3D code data
-- Start --

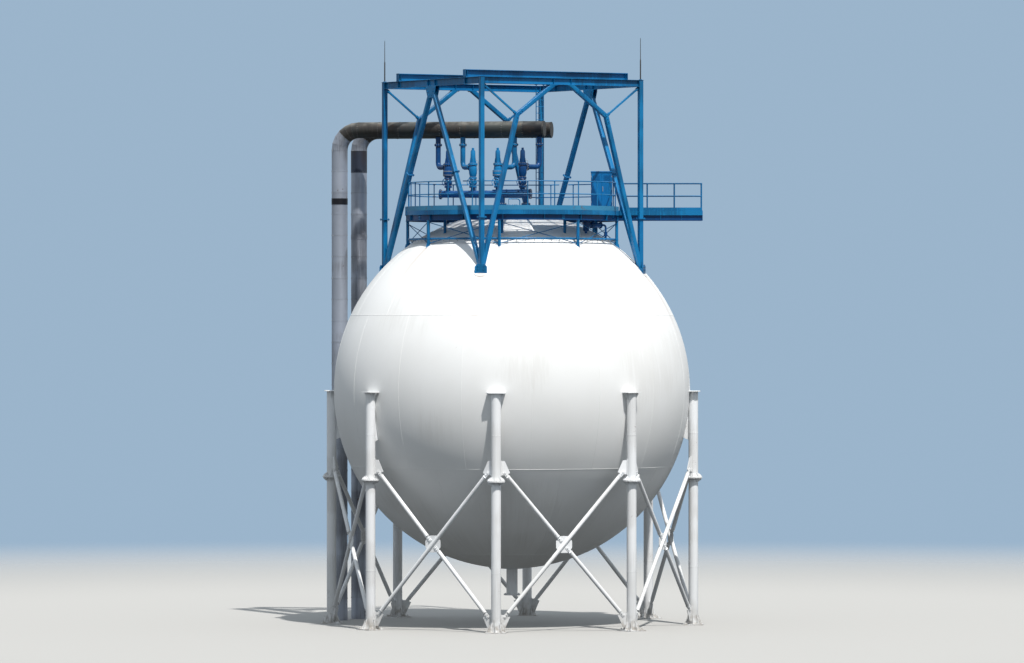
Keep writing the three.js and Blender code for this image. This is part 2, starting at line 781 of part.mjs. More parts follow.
// Collars hold the risers, and bars with diagonals tie them to the two nearest columns.
function makeRiserBracket(piping) {
  const risers = headers.map(({ left, y }) => vec(left, y, bracketHeight));
  const columns = [-2, -3].map((step) =>
    onCircle(columnCircle, columnTurn - headerTurn + (360 / columnCount) * step, bracketHeight),
  );
  const bar = rectangle(bracketBar, bracketBar);
  const strut = rectangle(bracketStrut, bracketStrut);
  const parts = [member(risers[0], risers[1], bar)];
  risers.forEach((riser, i) => {
    const half = collar.height / 2;
    const outer = headerRadius + collar.wall;
    parts.push(disc(riser.x, riser.y, bracketHeight - half, bracketHeight + half, outer, headerSides));
    parts.push(member(columns[i], riser, bar));
    const low = columns[i].clone().setZ(bracketHeight - bracketDrop);
    parts.push(member(low, columns[i].clone().lerp(riser, 0.72), strut));
  });
  const tools = columns.map(({ x, y }) => {
    const radius = columnRadius + seat / Math.cos(Math.PI / columnSides);
    const pipe = new THREE.CylinderGeometry(radius, radius, 2 * centreHeight, columnSides);
    const spin = radians(columnTurn - headerTurn);
    return solid(pipe.rotateX(Math.PI / 2).rotateZ(spin).translate(x, y, 0));
  });
  const sleeve = headerRadius + seat / Math.cos(Math.PI / headerSides);
  tools.push(...headers.map((header) => tube(headerPath(header), sleeve, headerSides)));
  addPiece(piping, "riser_bracket", cut(join(parts), tools), whitePaint);
}

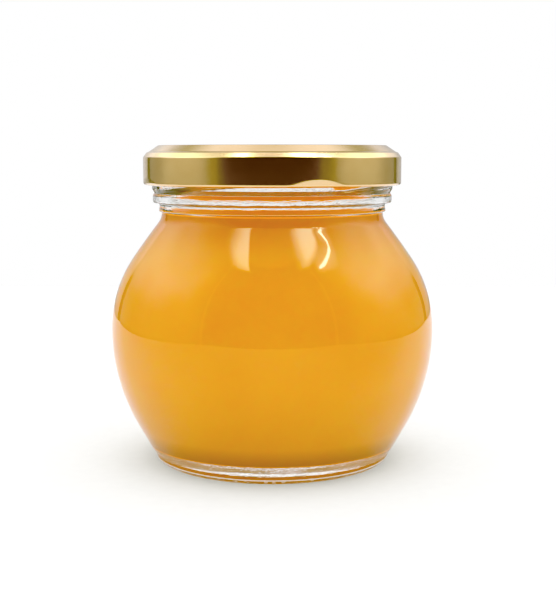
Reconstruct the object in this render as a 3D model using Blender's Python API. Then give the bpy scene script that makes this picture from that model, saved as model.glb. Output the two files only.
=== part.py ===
"""A round-bellied glass jar of ghee with a gold twist-off lid.

Metres, +Z up. The jar stands on z = 0 with its axis on Z, and the side it is seen from faces -Y.
"""

import math

import bmesh
import bpy

MM = 0.001
SIDES = 48  # facets round each turned piece

# Outside of the glass. Every arc below the neck meets its neighbours smoothly.
BELLY_RADIUS = 45.9 * MM
BELLY_HEIGHT = 37.6 * MM
SHOULDER_CURVE = 36.4 * MM  # radius of the arc over the belly's widest line
SHOULDER_SLOPE = math.radians(34.4)  # lean of the glass from upright where that arc ends
NECK_SLOPE = math.radians(37.6)  # the same where the neck's fillet starts
LOWER_CURVE = 55.0 * MM  # radius of the arc under the widest line
LOWER_SLOPE = math.radians(29.4)  # the straight lower side's lean from upright
NECK_RADIUS = 31.4 * MM
NECK_FILLET = 5.0 * MM
FOOT_HEIGHT = 4.0 * MM  # where the side meets the steeper foot
HEEL_RADIUS = 2.6 * MM
FOOT_RADIUS = 33.9 * MM
BEARING_INNER_RADIUS = 29.6 * MM  # the flat ring that the jar stands on starts here
PUSH_UP_RADIUS = 27.0 * MM
PUSH_UP_EDGE = 2.0 * MM
PUSH_UP_HEIGHT = 2.6 * MM

# Inside of the glass.
WALL = 2.2 * MM
FLOOR_HEIGHT = 5.6 * MM
FLOOR_FILLET = 1.4 * MM
FLOOR_RISE = 0.6 * MM  # of the middle of the floor, over the push-up

# The neck's finish, which the lid screws on to.
STEP_BOTTOM = 71.3 * MM
STEP_BOTTOM_RADIUS = 32.2 * MM
STEP_MIDDLE = 72.6 * MM
STEP_MIDDLE_RADIUS = 32.0 * MM
STEP_TOP = 73.5 * MM
STEP_TOP_RADIUS = 32.06 * MM
BEAD_HEIGHT = 75.0 * MM  # of its widest line
BEAD_RADIUS = 33.9 * MM
BEAD_CURVE = 6.2 * MM
BEAD_UPPER_SLOPE = math.radians(4)
BEAD_LOWER_SLOPE = math.radians(8)
BEAD_UPPER_FILLET = 1.2 * MM
BEAD_CORNER_RADIUS = 33.75 * MM
BEAD_CORNER_HEIGHT = 73.75 * MM
BEAD_FILLET = 0.4 * MM
NOTCH_HEIGHT = 76.4 * MM
NOTCH_RADIUS = 33.4 * MM
FINISH_BOTTOM = 77.6 * MM
FINISH_TOP = 85.6 * MM
FINISH_RADIUS = 34.1 * MM
LIP_RADIUS = 33.0 * MM
LIP_FILLET = 1.0 * MM
RIM_HEIGHT = 87.7 * MM

THREADS = 4
THREAD_START = math.radians(-64)  # low end of the first thread, from -Y towards +X
THREAD_SWEEP = math.radians(78)
THREAD_BOTTOM = 77.5 * MM  # centre line at the low end
THREAD_RISE = 3.9 * MM
THREAD_HALF_WIDTH = 1.2 * MM
THREAD_DEPTH = 0.8 * MM
THREAD_FADE = math.radians(9)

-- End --

» **Challenge**:
Give back the whole listing exactly as it reads.

» **Answer to the problem**:
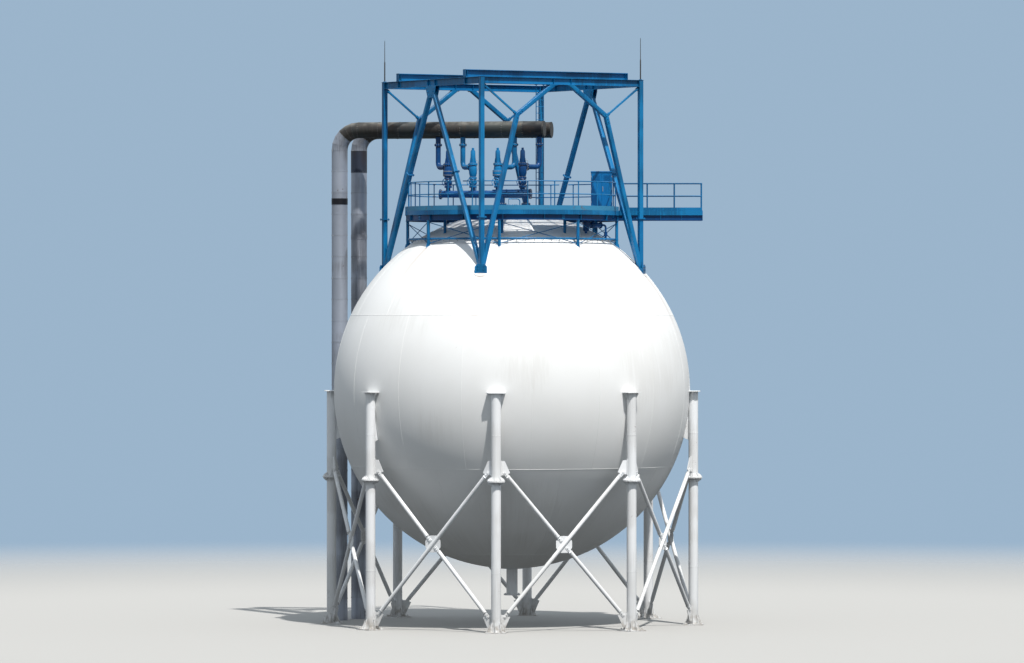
Keep writing the three.js and Blender code for this image. This is part 2, starting at line 781 of part.mjs. More parts follow.
// Collars hold the risers, and bars with diagonals tie them to the two nearest columns.
function makeRiserBracket(piping) {
  const risers = headers.map(({ left, y }) => vec(left, y, bracketHeight));
  const columns = [-2, -3].map((step) =>
    onCircle(columnCircle, columnTurn - headerTurn + (360 / columnCount) * step, bracketHeight),
  );
  const bar = rectangle(bracketBar, bracketBar);
  const strut = rectangle(bracketStrut, bracketStrut);
  const parts = [member(risers[0], risers[1], bar)];
  risers.forEach((riser, i) => {
    const half = collar.height / 2;
    const outer = headerRadius + collar.wall;
    parts.push(disc(riser.x, riser.y, bracketHeight - half, bracketHeight + half, outer, headerSides));
    parts.push(member(columns[i], riser, bar));
    const low = columns[i].clone().setZ(bracketHeight - bracketDrop);
    parts.push(member(low, columns[i].clone().lerp(riser, 0.72), strut));
  });
  const tools = columns.map(({ x, y }) => {
    const radius = columnRadius + seat / Math.cos(Math.PI / columnSides);
    const pipe = new THREE.CylinderGeometry(radius, radius, 2 * centreHeight, columnSides);
    const spin = radians(columnTurn - headerTurn);
    return solid(pipe.rotateX(Math.PI / 2).rotateZ(spin).translate(x, y, 0));
  });
  const sleeve = headerRadius + seat / Math.cos(Math.PI / headerSides);
  tools.push(...headers.map((header) => tube(headerPath(header), sleeve, headerSides)));
  addPiece(piping, "riser_bracket", cut(join(parts), tools), whitePaint);
}

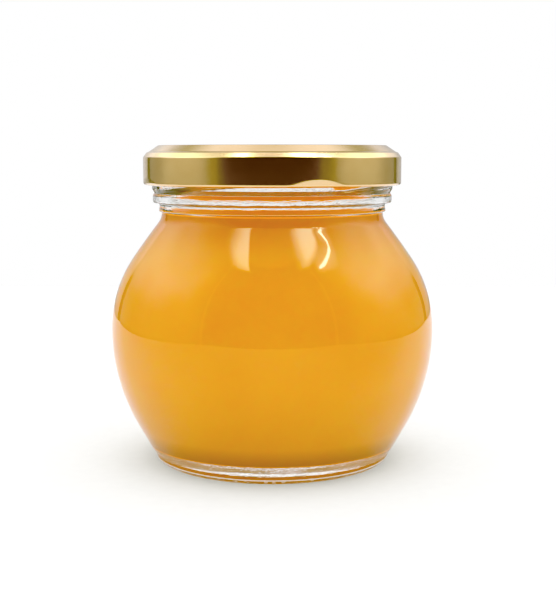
Reconstruct the object in this render as a 3D model using Blender's Python API. Then give the bpy scene script that makes this picture from that model, saved as model.glb. Output the two files only.
=== part.py ===
"""A round-bellied glass jar of ghee with a gold twist-off lid.

Metres, +Z up. The jar stands on z = 0 with its axis on Z, and the side it is seen from faces -Y.
"""

import math

import bmesh
import bpy

MM = 0.001
SIDES = 48  # facets round each turned piece

# Outside of the glass. Every arc below the neck meets its neighbours smoothly.
BELLY_RADIUS = 45.9 * MM
BELLY_HEIGHT = 37.6 * MM
SHOULDER_CURVE = 36.4 * MM  # radius of the arc over the belly's widest line
SHOULDER_SLOPE = math.radians(34.4)  # lean of the glass from upright where that arc ends
NECK_SLOPE = math.radians(37.6)  # the same where the neck's fillet starts
LOWER_CURVE = 55.0 * MM  # radius of the arc under the widest line
LOWER_SLOPE = math.radians(29.4)  # the straight lower side's lean from upright
NECK_RADIUS = 31.4 * MM
NECK_FILLET = 5.0 * MM
FOOT_HEIGHT = 4.0 * MM  # where the side meets the steeper foot
HEEL_RADIUS = 2.6 * MM
FOOT_RADIUS = 33.9 * MM
BEARING_INNER_RADIUS = 29.6 * MM  # the flat ring that the jar stands on starts here
PUSH_UP_RADIUS = 27.0 * MM
PUSH_UP_EDGE = 2.0 * MM
PUSH_UP_HEIGHT = 2.6 * MM

# Inside of the glass.
WALL = 2.2 * MM
FLOOR_HEIGHT = 5.6 * MM
FLOOR_FILLET = 1.4 * MM
FLOOR_RISE = 0.6 * MM  # of the middle of the floor, over the push-up

# The neck's finish, which the lid screws on to.
STEP_BOTTOM = 71.3 * MM
STEP_BOTTOM_RADIUS = 32.2 * MM
STEP_MIDDLE = 72.6 * MM
STEP_MIDDLE_RADIUS = 32.0 * MM
STEP_TOP = 73.5 * MM
STEP_TOP_RADIUS = 32.06 * MM
BEAD_HEIGHT = 75.0 * MM  # of its widest line
BEAD_RADIUS = 33.9 * MM
BEAD_CURVE = 6.2 * MM
BEAD_UPPER_SLOPE = math.radians(4)
BEAD_LOWER_SLOPE = math.radians(8)
BEAD_UPPER_FILLET = 1.2 * MM
BEAD_CORNER_RADIUS = 33.75 * MM
BEAD_CORNER_HEIGHT = 73.75 * MM
BEAD_FILLET = 0.4 * MM
NOTCH_HEIGHT = 76.4 * MM
NOTCH_RADIUS = 33.4 * MM
FINISH_BOTTOM = 77.6 * MM
FINISH_TOP = 85.6 * MM
FINISH_RADIUS = 34.1 * MM
LIP_RADIUS = 33.0 * MM
LIP_FILLET = 1.0 * MM
RIM_HEIGHT = 87.7 * MM

THREADS = 4
THREAD_START = math.radians(-64)  # low end of the first thread, from -Y towards +X
THREAD_SWEEP = math.radians(78)
THREAD_BOTTOM = 77.5 * MM  # centre line at the low end
THREAD_RISE = 3.9 * MM
THREAD_HALF_WIDTH = 1.2 * MM
THREAD_DEPTH = 0.8 * MM
THREAD_FADE = math.radians(9)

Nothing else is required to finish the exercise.